Set problem >> Start at the line containing "for name, pair" and stop at the line containing "OCCLUSION_SAMPLES = 8"; copy those lines exactly, both ends included, and no others.

## Start Material supplied

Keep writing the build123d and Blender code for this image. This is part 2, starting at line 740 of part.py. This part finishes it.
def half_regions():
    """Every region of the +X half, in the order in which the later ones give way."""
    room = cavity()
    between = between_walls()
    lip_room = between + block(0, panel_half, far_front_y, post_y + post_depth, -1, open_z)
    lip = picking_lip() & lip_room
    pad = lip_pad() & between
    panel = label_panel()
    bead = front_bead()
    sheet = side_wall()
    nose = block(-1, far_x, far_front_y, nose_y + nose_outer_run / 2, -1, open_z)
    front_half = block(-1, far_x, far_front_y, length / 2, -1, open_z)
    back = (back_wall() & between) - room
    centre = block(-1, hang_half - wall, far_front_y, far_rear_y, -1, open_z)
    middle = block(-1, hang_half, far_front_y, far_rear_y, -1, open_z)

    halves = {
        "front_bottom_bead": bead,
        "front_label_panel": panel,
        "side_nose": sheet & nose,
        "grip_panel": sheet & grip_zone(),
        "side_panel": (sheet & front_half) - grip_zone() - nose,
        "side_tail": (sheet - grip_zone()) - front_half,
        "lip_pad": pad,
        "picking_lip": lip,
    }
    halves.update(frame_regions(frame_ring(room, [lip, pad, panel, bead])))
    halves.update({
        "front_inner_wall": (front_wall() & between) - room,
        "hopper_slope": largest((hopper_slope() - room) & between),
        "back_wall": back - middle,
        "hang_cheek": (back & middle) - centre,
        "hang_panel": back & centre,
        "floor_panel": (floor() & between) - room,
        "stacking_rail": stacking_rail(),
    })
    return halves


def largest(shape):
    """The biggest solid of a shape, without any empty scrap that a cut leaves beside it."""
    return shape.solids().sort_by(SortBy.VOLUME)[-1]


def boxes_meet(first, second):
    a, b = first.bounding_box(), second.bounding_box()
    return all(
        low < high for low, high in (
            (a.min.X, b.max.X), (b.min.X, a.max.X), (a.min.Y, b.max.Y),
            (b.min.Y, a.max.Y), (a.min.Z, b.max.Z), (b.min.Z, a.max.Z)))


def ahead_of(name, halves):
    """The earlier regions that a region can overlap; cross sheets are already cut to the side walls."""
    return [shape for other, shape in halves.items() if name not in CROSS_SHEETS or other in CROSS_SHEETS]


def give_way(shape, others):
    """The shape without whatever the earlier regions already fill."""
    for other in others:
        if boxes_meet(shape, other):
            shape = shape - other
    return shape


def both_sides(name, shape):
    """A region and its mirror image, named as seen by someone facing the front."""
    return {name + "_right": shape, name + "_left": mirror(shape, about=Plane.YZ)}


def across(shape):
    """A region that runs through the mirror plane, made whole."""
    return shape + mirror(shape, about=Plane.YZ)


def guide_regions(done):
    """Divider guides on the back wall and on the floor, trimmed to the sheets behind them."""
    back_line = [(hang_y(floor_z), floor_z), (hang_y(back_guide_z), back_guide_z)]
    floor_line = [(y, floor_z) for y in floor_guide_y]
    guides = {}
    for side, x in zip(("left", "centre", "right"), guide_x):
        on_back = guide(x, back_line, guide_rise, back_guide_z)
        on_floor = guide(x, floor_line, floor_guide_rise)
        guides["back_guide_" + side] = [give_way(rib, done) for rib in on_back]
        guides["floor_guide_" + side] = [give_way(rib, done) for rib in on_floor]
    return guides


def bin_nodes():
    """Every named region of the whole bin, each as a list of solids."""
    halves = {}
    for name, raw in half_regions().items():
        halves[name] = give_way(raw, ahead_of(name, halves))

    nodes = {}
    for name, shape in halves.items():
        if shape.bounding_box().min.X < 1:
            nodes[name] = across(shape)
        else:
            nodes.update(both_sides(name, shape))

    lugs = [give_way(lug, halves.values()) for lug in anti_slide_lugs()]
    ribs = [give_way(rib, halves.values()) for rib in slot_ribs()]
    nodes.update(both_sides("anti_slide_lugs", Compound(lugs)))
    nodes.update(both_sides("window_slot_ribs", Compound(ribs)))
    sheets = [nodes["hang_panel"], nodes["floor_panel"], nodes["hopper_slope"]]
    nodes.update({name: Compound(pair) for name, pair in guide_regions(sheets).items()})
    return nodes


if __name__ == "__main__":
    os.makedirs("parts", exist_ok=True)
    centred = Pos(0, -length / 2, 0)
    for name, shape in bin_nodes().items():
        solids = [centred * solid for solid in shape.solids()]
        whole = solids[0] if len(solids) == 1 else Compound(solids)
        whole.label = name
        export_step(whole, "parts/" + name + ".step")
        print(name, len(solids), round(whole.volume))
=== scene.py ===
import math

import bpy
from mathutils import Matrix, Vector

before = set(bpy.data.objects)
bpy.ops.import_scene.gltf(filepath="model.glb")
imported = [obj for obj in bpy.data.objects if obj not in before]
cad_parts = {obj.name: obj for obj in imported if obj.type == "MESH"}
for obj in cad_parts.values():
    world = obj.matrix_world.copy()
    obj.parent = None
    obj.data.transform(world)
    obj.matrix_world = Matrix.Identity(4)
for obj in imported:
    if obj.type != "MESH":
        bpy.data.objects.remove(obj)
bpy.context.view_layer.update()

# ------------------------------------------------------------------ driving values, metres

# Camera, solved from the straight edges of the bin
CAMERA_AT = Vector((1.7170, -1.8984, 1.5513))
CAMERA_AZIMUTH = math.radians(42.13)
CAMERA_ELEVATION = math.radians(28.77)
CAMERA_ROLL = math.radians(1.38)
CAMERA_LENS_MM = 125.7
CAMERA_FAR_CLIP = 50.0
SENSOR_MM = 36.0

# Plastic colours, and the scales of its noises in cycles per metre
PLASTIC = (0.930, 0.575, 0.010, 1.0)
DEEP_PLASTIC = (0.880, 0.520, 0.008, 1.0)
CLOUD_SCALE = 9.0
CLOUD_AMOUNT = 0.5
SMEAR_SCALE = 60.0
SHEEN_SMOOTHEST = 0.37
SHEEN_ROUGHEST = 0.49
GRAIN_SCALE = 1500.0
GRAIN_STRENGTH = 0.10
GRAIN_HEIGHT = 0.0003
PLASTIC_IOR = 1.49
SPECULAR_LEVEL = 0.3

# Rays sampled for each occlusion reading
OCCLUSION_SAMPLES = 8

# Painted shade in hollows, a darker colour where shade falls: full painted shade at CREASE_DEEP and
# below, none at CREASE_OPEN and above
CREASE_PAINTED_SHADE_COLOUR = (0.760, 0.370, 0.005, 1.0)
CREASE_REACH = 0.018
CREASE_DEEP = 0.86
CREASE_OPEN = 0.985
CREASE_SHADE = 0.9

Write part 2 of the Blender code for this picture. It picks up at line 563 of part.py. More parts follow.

## End Material supplied

Output of the exercise >>
    nodes.update({name: Compound(pair) for name, pair in guide_regions(sheets).items()})
    return nodes


if __name__ == "__main__":
    os.makedirs("parts", exist_ok=True)
    centred = Pos(0, -length / 2, 0)
    for name, shape in bin_nodes().items():
        solids = [centred * solid for solid in shape.solids()]
        whole = solids[0] if len(solids) == 1 else Compound(solids)
        whole.label = name
        export_step(whole, "parts/" + name + ".step")
        print(name, len(solids), round(whole.volume))
=== scene.py ===
import math

import bpy
from mathutils import Matrix, Vector

before = set(bpy.data.objects)
bpy.ops.import_scene.gltf(filepath="model.glb")
imported = [obj for obj in bpy.data.objects if obj not in before]
cad_parts = {obj.name: obj for obj in imported if obj.type == "MESH"}
for obj in cad_parts.values():
    world = obj.matrix_world.copy()
    obj.parent = None
    obj.data.transform(world)
    obj.matrix_world = Matrix.Identity(4)
for obj in imported:
    if obj.type != "MESH":
        bpy.data.objects.remove(obj)
bpy.context.view_layer.update()

# ------------------------------------------------------------------ driving values, metres

# Camera, solved from the straight edges of the bin
CAMERA_AT = Vector((1.7170, -1.8984, 1.5513))
CAMERA_AZIMUTH = math.radians(42.13)
CAMERA_ELEVATION = math.radians(28.77)
CAMERA_ROLL = math.radians(1.38)
CAMERA_LENS_MM = 125.7
CAMERA_FAR_CLIP = 50.0
SENSOR_MM = 36.0

# Plastic colours, and the scales of its noises in cycles per metre
PLASTIC = (0.930, 0.575, 0.010, 1.0)
DEEP_PLASTIC = (0.880, 0.520, 0.008, 1.0)
CLOUD_SCALE = 9.0
CLOUD_AMOUNT = 0.5
SMEAR_SCALE = 60.0
SHEEN_SMOOTHEST = 0.37
SHEEN_ROUGHEST = 0.49
GRAIN_SCALE = 1500.0
GRAIN_STRENGTH = 0.10
GRAIN_HEIGHT = 0.0003
PLASTIC_IOR = 1.49
SPECULAR_LEVEL = 0.3

# Rays sampled for each occlusion reading
OCCLUSION_SAMPLES = 8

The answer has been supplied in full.